The pastor contacted Piedmont Hospital and underwent detailed exams. In June, more misfortune struck when Slick’s father died (non-COVID-related health issues). On his way back from the funeral, Slick received the message from Piedmont that he was a match. “It was confirmation I was doing the right thing,” he said. The transplant occurred in August 2021.

“Almost a year later, I’m still trying to process what Jimmy has done for me,” Abbott said. “It’s just beyond my ability to grasp a hold of it. He and God have been with me, or I wouldn’t be here. I barely made (it through) COVID in January, and then my kidneys went, and here comes Jimmy. … It’s a blessing beyond what I deserve, to be where I am today thanks to Jimmy Slick.”

The pair sat together a day after the surgery and made a pact to run the Peachtree Road Race together in 2022.

Abbott was course director for the Peachtree Road Race for 21 years, retiring in 2019. This will mark his 48th Peachtree Road Race. Slick, meanwhile, has been running roughly 30 miles a week. He’s run 19 marathons (he plans to retire after No. 20).

“Almost a year later, I'm still trying to process what Jimmy (Slick) has done for me. It's just beyond my ability to grasp a hold of it. He and God have been with me, or I wouldn't be here."

- Jack Abbott, who received one of Slick's kidneys

“I probably won’t be as fast as I’ve been in the past, but we’re going to finish it,” Slick said. “(Abbott) said, ‘I don’t want to hold you back. I want you to just go on.’ I said, ‘No, we started this process together, and we’re going to finish it together.’ So we’re going to do the Peachtree and just celebrate that.”

Abbott added: “And we’ll get to the finish. There’ll be a lot of walking, but that’s OK.”

The race route will take the men by Piedmont Hospital, where they were bonded to a point that makes even Slick singing at Abbott’s wedding seem insignificant. The race, to them, signifies they made it through. This is their way to honor each other.

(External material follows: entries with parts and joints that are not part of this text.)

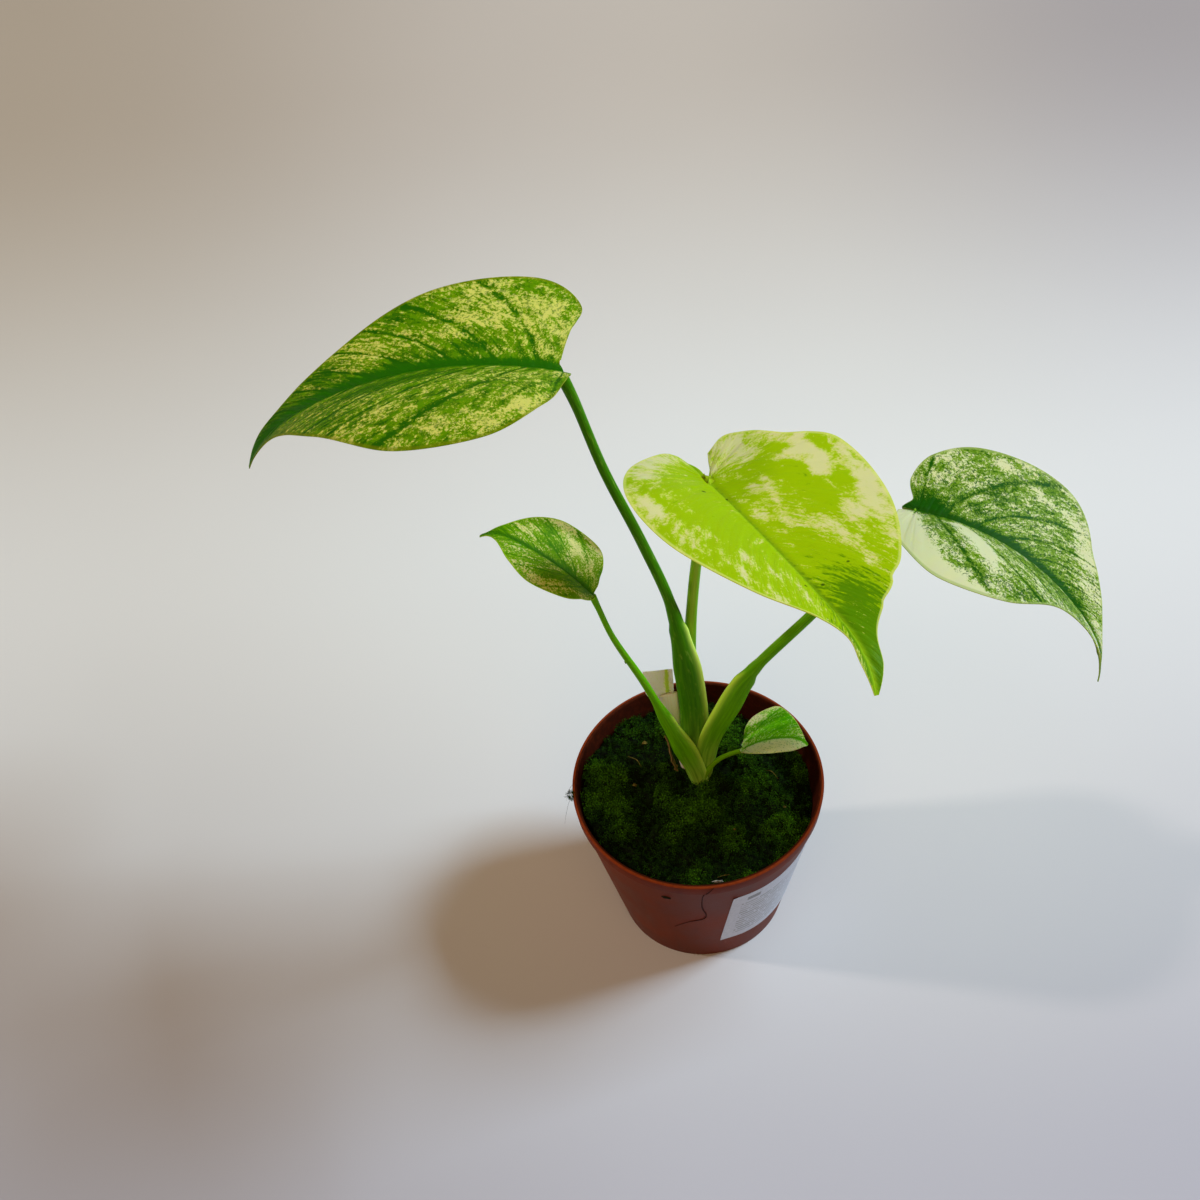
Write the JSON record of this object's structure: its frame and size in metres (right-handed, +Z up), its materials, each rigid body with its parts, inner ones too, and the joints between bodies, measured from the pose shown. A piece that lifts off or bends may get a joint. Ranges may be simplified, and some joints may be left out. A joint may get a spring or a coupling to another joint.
{
  "type": "potted monstera plant",
  "caption": "Young variegated monstera with large heart-shaped leaves on slender stalks, in a small round plastic nursery pot covered with moss.",
  "frame": {"origin": "centre of the pot's underside, on the surface that it stands on", "axes": "+Z up along the pot's axis, +X to the right and +Y to the back as the plant is seen from its front"},
  "size_m": [0.2758, 0.177, 0.2513],
  "materials": {
    "pot_plastic": "thin moulded terracotta-coloured plastic, lightly glossy, with dust and fine scuffs",
    "label_paper": "white coated paper sticker with faint plain grey ruled bars",
    "soil": "dark crumbly potting soil",
    "moss": "soft dark green moss with brighter tufts",
    "stem_bark": "smooth pale green-brown stem skin",
    "stalk_green": "smooth waxy green stalk skin",
    "stalk_pale": "drying pale stalk skin",
    "leaf_cream_green": "satin leaf, green streaked and speckled with cream",
    "leaf_lime": "satin leaf, lime with cream patches",
    "leaf_mint_green": "satin leaf, dark green marbled with mint and cream",
    "leaf_pale": "thin pale old leaf",
    "dry_scale": "dry brown papery scale"
  },
  "bodies": {
    "root": {"pot": "pot_plastic", "label": "label_paper", "soil": "soil", "moss": "moss", "stem": "stem_bark", "petiole_tall_left": "stalk_green", "petiole_lime": "stalk_green", "petiole_right": "stalk_green", "petiole_small_left": "stalk_green", "petiole_tiny": "stalk_green", "cut_leaf_stalk": "stalk_pale", "blade_tall_left": "leaf_cream_green", "blade_lime": "leaf_lime", "blade_right": "leaf_mint_green", "blade_small_left": "leaf_cream_green", "blade_tiny": "leaf_mint_green", "cut_leaf": "leaf_pale", "dry_sheath": "dry_scale"}
  },
  "joints": []
}
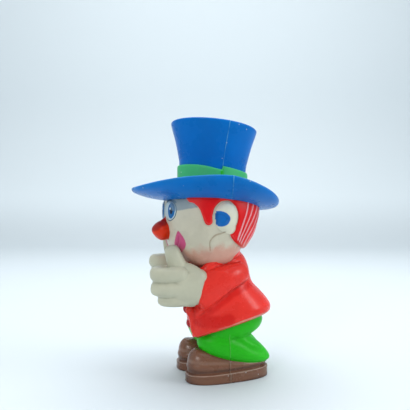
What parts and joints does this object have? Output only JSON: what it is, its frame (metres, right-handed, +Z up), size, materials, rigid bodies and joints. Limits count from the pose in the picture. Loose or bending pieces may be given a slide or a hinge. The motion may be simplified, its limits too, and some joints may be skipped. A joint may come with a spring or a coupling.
{
  "type": "clown figurine",
  "caption": "Small solid moulded toy clown in a wide-brimmed top hat, both thumbs raised, standing on flat shoe soles.",
  "frame": {"origin": "bottom centre of the bounding box: on the floor, below the middle of the hat brim", "axes": "+Z up the figure, its longest way; the face and the thumbs point to -Y; the figure's left hand is at +X"},
  "size_m": [0.0296, 0.0296, 0.0506],
  "materials": {
    "painted_vinyl": "satin paint on soft moulded vinyl: blue hat, green band and trousers, red hair and coat, cream skin and gloves, brown shoes"
  },
  "bodies": {
    "root": {"clown_figurine": "painted_vinyl"}
  },
  "joints": []
}
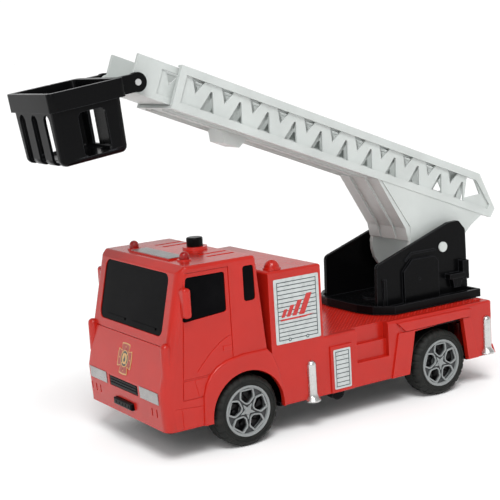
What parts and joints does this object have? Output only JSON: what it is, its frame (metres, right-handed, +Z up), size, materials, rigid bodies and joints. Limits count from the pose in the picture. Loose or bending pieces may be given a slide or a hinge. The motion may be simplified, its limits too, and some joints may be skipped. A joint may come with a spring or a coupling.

Abbott and Slick hope their story, one they consider the truest example of faith and timing, inspires others to donate.

“If we get one more donor, all that is worth it, because we’re so short on donors versus people needing a transplant,” Abbott said. “It’s not even close. It’s maybe 10-to-one. If we can get one more donor, this was worth it.”

When Jack Abbott (left) needed a kidney after a serious bout with COVID-19, his pastor Jimmy Slick (right) volunteered to donate. The two have fully recovered and will run the Peachtree Road Race together.